Cap Budgets To Protect Delivery Pace
Team Budgets Capped Cloud Overspend and Restored Velocity
I made cloud costs visible at the team level, then tied budget ownership directly to product delivery timelines.
When we scaled our digital infrastructure platform across multiple regions, cloud spending became opaque. Engineering teams treated compute and storage as infinite resources because nobody felt personal accountability for the monthly bill. I tried tagging resources by team, generating cost reports, and sending quarterly reviews. None of it worked. Engineers nodded during meetings, then continued spinning up environments they forgot to shut down.
The shift happened when I stopped treating cost as a finance problem and started treating it as an engineering constraint. I gave each product team a fixed monthly budget allocated to their delivery roadmap. If they burned through their budget by mid-month because they left test clusters running, they had two choices: wait until next month to deploy new features, or explain to leadership why their product needed more funding than planned.
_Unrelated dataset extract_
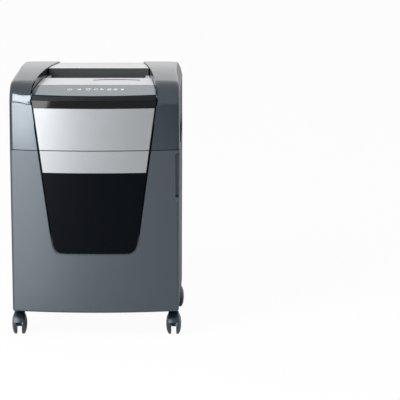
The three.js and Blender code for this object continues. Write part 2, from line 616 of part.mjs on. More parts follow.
function planOffset(line, depth) {
  return line.map(([x, y], i) => {
    const before = line[Math.max(i - 1, 0)];
    const after = line[Math.min(i + 1, line.length - 1)];
    const along = new THREE.Vector2(after[0] - before[0], after[1] - before[1]).normalize();
    const normal = i === 0 ? [0, -1] : i === line.length - 1 ? [1, 0] : [along.y, -along.x];
    return [x - normal[0] * depth, y - normal[1] * depth];
  });
}

const BIN_WALL = 4.2;
function binShell() {
  const rows = [[FRONT_FOOT_Z, 3], [FRONT_FOOT_Z + 1, 1], [FRONT_FOOT_Z + 4, 0],
    ...steps(4).map((t) => [lerp(FRONT_FOOT_Z + 49, SEAM_Z - SEAM_GAP, t), 0])];
  const grid = (depth) =>
    rows.map(([z, inset]) => {
      const half = planOffset(planHalf(z), depth ?? inset);
      return [...half.slice(1).reverse().map(([x, y]) => [-x, y]), ...half].map(([x, y]) => new THREE.Vector3(x, y, z));
    });
  return sheet(grid(null), grid(BIN_WALL));
}

// Outline of the window and strip, with rounded lower corners.
function insertOutline(inset, fromZ, toZ, radius) {
  const foot = fromZ + inset;
  const half = insertHalf(foot) - inset;
  const shape = new THREE.Shape();
  shape.moveTo(-(insertHalf(toZ) - inset), toZ);
  shape.lineTo(-half - INSERT_SLOPE * radius, foot + radius);
  shape.quadraticCurveTo(-half, foot, -half + radius, foot);
  shape.lineTo(half - radius, foot);
  shape.quadraticCurveTo(half, foot, half + INSERT_SLOPE * radius, foot + radius);
  shape.lineTo(insertHalf(toZ) - inset, toZ);
  return shape;
}

const POCKET = 2.8; // depth of the recess that takes window and strip
function binFront() {
  const pocket = bowSheet(WINDOW_FOOT_Z - 5, SEAM_Z + 5, -10, POCKET, insertHalf(SEAM_Z) + 8, 6).intersect(
    prism(insertOutline(0, WINDOW_FOOT_Z, SEAM_Z + 4, INSERT_CORNER), "y", 2 * AHEAD, 0),
  );
  const through = prism(insertOutline(INSERT_GAP + 6, WINDOW_FOOT_Z, STRIP_FOOT_Z - 6, INSERT_CORNER - 4), "y", 2 * AHEAD, 0);
  const half = halfWidth(grip.z);
  const cheek = block([half - 22, half - 3.4], [FRONT_Y + 1.5, FRONT_Y + WING - 1], [grip.z - 60, grip.z + 58]);
  const scoop = roundedRect(FRONT_Y + grip.depth / 2 - 10, grip.z, grip.depth + 20, grip.height, 10);
  const rib = (x) => block([x - 1.5, x + 1.5], [FRONT_Y - 4, tub.frontY - GAP], [FRONT_FOOT_Z + 30, FRONT_FOOT_Z + 120]);
  return joined(binShell().subtract(pocket).subtract(through), cheek, rib(tub.halfWidth - 23), rib(23 - tub.halfWidth))
    .subtract(prism(scoop, "x", half - grip.width, half + 20));
}

function binInsert(fromZ, toZ, radius) {
  const body = bowSheet(fromZ - 2, toZ, INSERT_DEPTH, POCKET - GAP, insertHalf(toZ) + 2, 4);
  const outline = radius > 0
    ? insertOutline(INSERT_GAP, WINDOW_FOOT_Z, toZ, radius)
    : new THREE.Shape(frontOutline(INSERT_GAP, fromZ, toZ).map(([x, z]) => new THREE.Vector2(x, z)));
  return body.intersect(prism(outline, "y", AHEAD, 0));
}

function loft(lower, upper) {
  const ringPoints = (shape, z) => shape.getPoints(3).map((p) => new THREE.Vector3(p.x, p.y, z));
  const [a, b] = [ringPoints(...lower), ringPoints(...upper)];
  const triangles = [];
  const middle = (points) => points.reduce((sum, p) => sum.add(p), new THREE.Vector3()).divideScalar(points.length);
  const [ma, mb] = [middle(a), middle(b)];
  a.forEach((_, i) => {
    const j = (i + 1) % a.length;
    triangles.push(a[i], a[j], b[j], a[i], b[j], b[i], ma, a[j], a[i], mb, b[i], b[j]);
  });
  return solid(new THREE.BufferGeometry().setFromPoints(triangles));
}

function binTub() {
  const { halfWidth: half, frontY: front, rearY: rear, footZ, topZ, wall, draft } = tub;
  const plan = (shrink) =>
    roundedRect(0, (front + rear) / 2, 2 * (half - shrink), rear - front - 2 * shrink, 16);
  const outer = loft([plan(draft), footZ], [plan(0), topZ]);
  const inner = loft([plan(draft + wall), footZ + wall], [plan(wall - 0.02), topZ + 1]);
  const rim = prism(plan(-4), "z", topZ - 3, topZ, 3).subtract(prism(plan(1), "z", topZ - 4, topZ + 1, 3));
  return outer.add(rim.intersect(block([-HALF_WIDTH, HALF_WIDTH], [front, REAR_Y], [0, SEAM_Z]))).subtract(inner);
}

// ---------------------------------------------------------------- cutting head
const FRONT_SHAFT_Y = cutter.y - cutter.spacing / 2;
const REAR_SHAFT_Y = cutter.y + cutter.spacing / 2;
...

That waiting period changed behavior immediately. Teams started writing scripts to auto-terminate idle resources. They began questioning whether they needed separate staging environments in three regions or if two would suffice. They optimized container images to reduce storage costs. None of this required me to mandate policies or send reminder emails. The incentive was simple: your product velocity depends on how intelligently you use your budget.
The single most effective mechanism was making costs a blocking constraint on feature delivery rather than a retrospective accounting exercise. When overspending delayed the next sprint, engineers cared. When it was just a line item in a financial dashboard, they didn't.